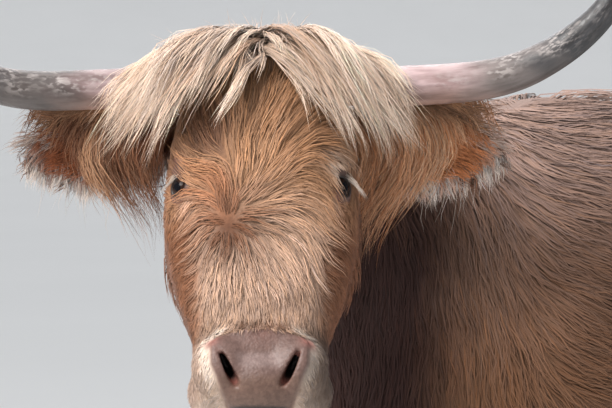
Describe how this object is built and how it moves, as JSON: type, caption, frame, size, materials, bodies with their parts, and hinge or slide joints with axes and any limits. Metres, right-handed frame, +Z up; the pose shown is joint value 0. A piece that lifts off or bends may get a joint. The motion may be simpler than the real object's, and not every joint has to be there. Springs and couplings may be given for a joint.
{
  "type": "highland cow",
  "caption": "Life-size still highland cow with a long shaggy coat, forelock and wide upswept horns, standing on four cloven hooves with her head turned to her left.",
  "frame": {"origin": "on the floor, under the middle of the cow's bounding box", "axes": "+Z up; the body faces -Y, its left side is +X, and the head is turned towards +X"},
  "size_m": [0.7478, 2.0302, 1.4069],
  "materials": {
    "hide": "long tan to red-brown hair, paler on the forelock, muzzle and ear fringe, soft and matt with a slight sheen",
    "horn": "horn, pinkish ivory at the base, scuffed grey-brown further out and dark at the tip, satin",
    "hoof": "dark slate-brown hoof horn with fine growth rings, dull",
    "eye": "wet, glossy dark brown eye with a wide level pupil"
  },
  "bodies": {
    "root": {"head": "hide", "neck": "hide", "torso": "hide", "tail": "hide", "ear_left": "hide", "ear_right": "hide", "leg_front_left": "hide", "leg_front_right": "hide", "leg_hind_left": "hide", "leg_hind_right": "hide", "horn_left": "horn", "horn_right": "horn", "hoof_front_left": "hoof", "hoof_front_right": "hoof", "hoof_hind_left": "hoof", "hoof_hind_right": "hoof", "eye_left": "eye", "eye_right": "eye"}
  },
  "joints": []
}
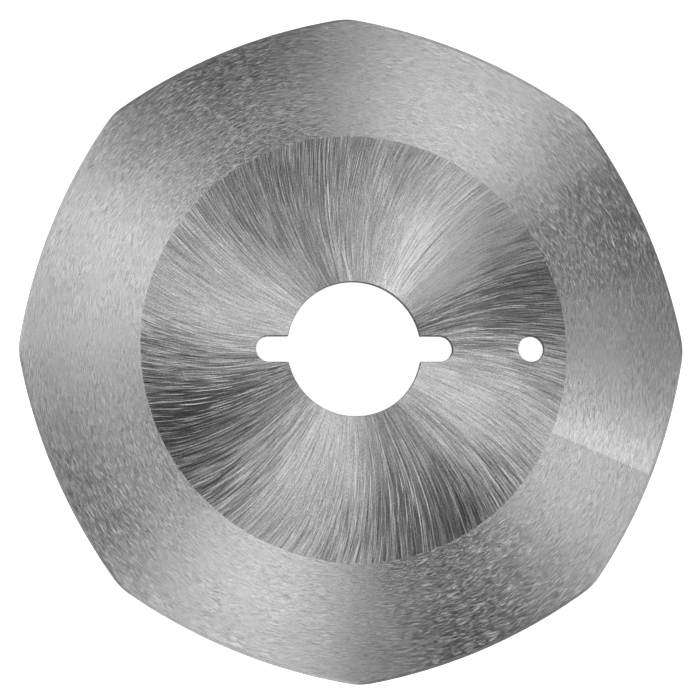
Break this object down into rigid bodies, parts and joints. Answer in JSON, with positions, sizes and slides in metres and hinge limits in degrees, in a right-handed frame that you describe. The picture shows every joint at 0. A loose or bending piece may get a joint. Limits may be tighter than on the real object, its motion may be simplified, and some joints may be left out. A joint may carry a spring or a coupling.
{
  "type": "circular knife",
  "caption": "Lobed circular knife blade of thin steel, ground to a wide bevel on one side, with a slotted arbor bore and an off-centre pin hole.",
  "frame": {"origin": "centre of the arbor bore on the flat back face", "axes": "+Z out of the ground front face along the bore, +X from the bore towards the pin hole"},
  "size_m": [0.09, 0.09, 0.001],
  "materials": {
    "steel": "flat middle brushed from the bore outwards, bevel ground round the axis"
  },
  "bodies": {
    "root": {"blade": "steel"}
  },
  "joints": []
}
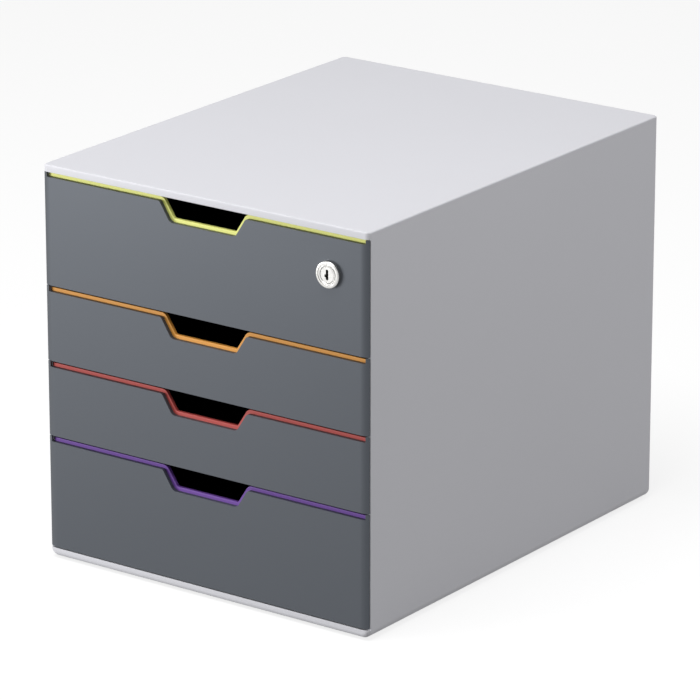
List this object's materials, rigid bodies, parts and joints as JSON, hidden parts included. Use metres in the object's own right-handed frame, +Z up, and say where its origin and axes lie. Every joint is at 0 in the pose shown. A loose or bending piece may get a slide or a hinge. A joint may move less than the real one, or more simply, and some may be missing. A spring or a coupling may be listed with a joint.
{
  "type": "desktop file drawer",
  "caption": "Desktop drawer box for A4 and C4 papers: a light grey case with full-width dark drawers, coloured strips along their top edges and a cam lock on the top one.",
  "frame": {"origin": "middle of the base on the desk: the bottom centre of the whole part's box, lock included", "axes": "+X to the right as seen from the front, +Y from the drawer fronts to the back, +Z up"},
  "size_m": [0.28, 0.3592, 0.292],
  "materials": {
    "case_plastic": "fine satin grain, light grey",
    "rear_plastic": "fine satin grain, grey",
    "runner_plastic": "smooth, mid grey",
    "front_plastic": "fine matte grain, anthracite",
    "tray_plastic": "fine matte grain, black",
    "strip_yellow": "satin, translucent tint",
    "strip_orange": "satin",
    "strip_red": "satin",
    "strip_purple": "satin",
    "lock_metal": "polished nickel plate",
    "steel": "zinc-plated",
    "foot_rubber": "matte"
  },
  "bodies": {
    "case": {"housing_shell": "case_plastic", "rear_panel": "rear_plastic", "left_runner_frame": "runner_plastic", "right_runner_frame": "runner_plastic", "foot_front_left": "foot_rubber", "foot_front_right": "foot_rubber", "foot_rear_left": "foot_rubber", "foot_rear_right": "foot_rubber", "lock_strike": "steel"},
    "drawer_1": {"drawer_1_tray": "tray_plastic", "drawer_1_front": "front_plastic", "drawer_1_strip": "strip_yellow", "lock_barrel": "lock_metal", "lock_nut": "steel"},
    "drawer_2": {"drawer_2_tray": "tray_plastic", "drawer_2_front": "front_plastic", "drawer_2_strip": "strip_orange"},
    "drawer_3": {"drawer_3_tray": "tray_plastic", "drawer_3_front": "front_plastic", "drawer_3_strip": "strip_red"},
    "drawer_4": {"drawer_4_tray": "tray_plastic", "drawer_4_front": "front_plastic", "drawer_4_strip": "strip_purple"},
    "lock_core": {"lock_plug": "lock_metal", "lock_cam": "steel", "lock_cam_screw": "steel"}
  },
  "joints": [
    {"name": "drawer_1_slide", "type": "slide", "parent": "case", "child": "drawer_1", "axis": [0, -1, 0], "range_m": [0, 0.262]},
    {"name": "drawer_2_slide", "type": "slide", "parent": "case", "child": "drawer_2", "axis": [0, -1, 0], "range_m": [0, 0.262]},
    {"name": "drawer_3_slide", "type": "slide", "parent": "case", "child": "drawer_3", "axis": [0, -1, 0], "range_m": [0, 0.262]},
    {"name": "drawer_4_slide", "type": "slide", "parent": "case", "child": "drawer_4", "axis": [0, -1, 0], "range_m": [0, 0.262]},
    {"name": "lock_turn", "type": "hinge", "parent": "drawer_1", "child": "lock_core", "pos_m": [0.1074, -0.1784, 0.2576], "axis": [0, 1, 0], "range_deg": [0, 90]}
  ]
}
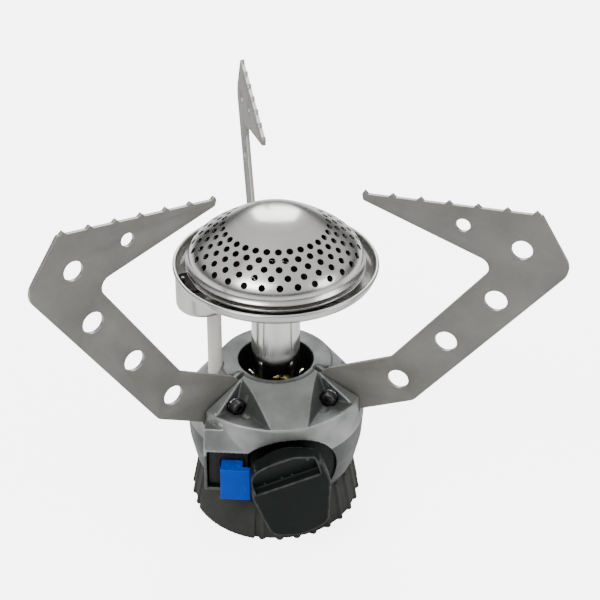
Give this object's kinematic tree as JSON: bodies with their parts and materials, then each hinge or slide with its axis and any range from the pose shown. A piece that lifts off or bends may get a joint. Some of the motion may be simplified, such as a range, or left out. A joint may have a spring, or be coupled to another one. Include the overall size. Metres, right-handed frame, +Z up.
{
  "type": "camping stove burner",
  "caption": "Cartridge-top camping gas burner: cast housing, ribbed grip collar, control knob, piezo button, mixing tube, perforated domed head in a pan and folding toothed pan supports.",
  "frame": {"origin": "on the burner's axis, at the flat lower end of the inlet pin that opens the cartridge", "axes": "+Z up along the burner's axis, the control knob faces -Y, and one pan support stands at +Y"},
  "size_m": [0.1787, 0.1554, 0.1492],
  "materials": {
    "casting": "satin cast grey",
    "grip": "matt dark grey",
    "black": "satin near-black",
    "blue": "satin blue",
    "support_steel": "matt warm grey coating",
    "bright_steel": "polished stainless",
    "dark_steel": "dark zinc",
    "brass": "machined",
    "ceramic": "off-white glazed",
    "rubber": "matt"
  },
  "bodies": {
    "root": {"upper_housing": "casting", "base_collar": "grip", "cartridge_lock_ring": "bright_steel", "collar_screw_1": "dark_steel", "collar_screw_2": "dark_steel", "collar_screw_3": "dark_steel", "valve_body": "brass", "valve_nut": "brass", "gas_jet": "brass", "inlet_pin": "brass", "inlet_seal": "rubber", "inlet_socket": "brass", "gland_nut": "brass", "mixing_tube": "bright_steel", "tube_retainer": "bright_steel", "burner_cup": "bright_steel", "burner_pan": "bright_steel", "burner_dome": "bright_steel", "electrode_ceramic": "ceramic", "electrode_pin": "bright_steel", "electrode_clip": "dark_steel", "ignition_lead": "rubber", "piezo_igniter": "black", "piezo_frame": "black", "button_spring": "bright_steel", "pivot_screw_left": "dark_steel", "pivot_nut_left": "dark_steel", "spring_washer_left": "bright_steel", "pivot_screw_right": "dark_steel", "pivot_nut_right": "dark_steel", "spring_washer_right": "bright_steel", "pivot_screw_rear": "dark_steel", "pivot_nut_rear": "dark_steel", "spring_washer_rear": "bright_steel"},
    "knob": {"control_knob": "black", "valve_spindle": "brass", "spindle_o_ring": "rubber"},
    "button": {"piezo_button": "blue"},
    "left_support": {"pan_support_left": "support_steel"},
    "right_support": {"pan_support_right": "support_steel"},
    "rear_support": {"pan_support_rear": "support_steel"}
  },
  "joints": [
    {"name": "knob_turn", "type": "hinge", "parent": "root", "child": "knob", "pos_m": [0, -0.039, 0.0178], "axis": [0, -1, 0], "range_deg": [0, 320]},
    {"name": "button_press", "type": "slide", "parent": "root", "child": "button", "axis": [0.225, 0.9744, 0], "range_m": [0, 0.003], "stiffness_N_per_m": 600, "springref_m": -0.001, "deforming": ["button_spring"]},
    {"name": "left_support_fold", "type": "hinge", "parent": "root", "child": "left_support", "pos_m": [-0.02079, -0.012, 0.0421], "axis": [-0.5, 0.866, 0], "range_deg": [0, 15.6]},
    {"name": "right_support_fold", "type": "hinge", "parent": "root", "child": "right_support", "pos_m": [0.02079, -0.012, 0.0421], "axis": [-0.5, -0.866, 0], "range_deg": [0, 19.4]},
    {"name": "rear_support_fold", "type": "hinge", "parent": "root", "child": "rear_support", "pos_m": [0, 0.024, 0.0421], "axis": [1, 0, 0], "range_deg": [0, 17.1]}
  ]
}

> [Written instruction]: Look through the data above. Copy every line with the string "included" in it.

> [The completed task]:
List this object's materials, rigid bodies, parts and joints as JSON, hidden parts included. Use metres in the object's own right-handed frame, +Z up, and say where its origin and axes lie. Every joint is at 0 in the pose shown. A loose or bending piece may get a slide or a hinge. A joint may move less than the real one, or more simply, and some may be missing. A spring or a coupling may be listed with a joint.
  "frame": {"origin": "middle of the base on the desk: the bottom centre of the whole part's box, lock included", "axes": "+X to the right as seen from the front, +Y from the drawer fronts to the back, +Z up"},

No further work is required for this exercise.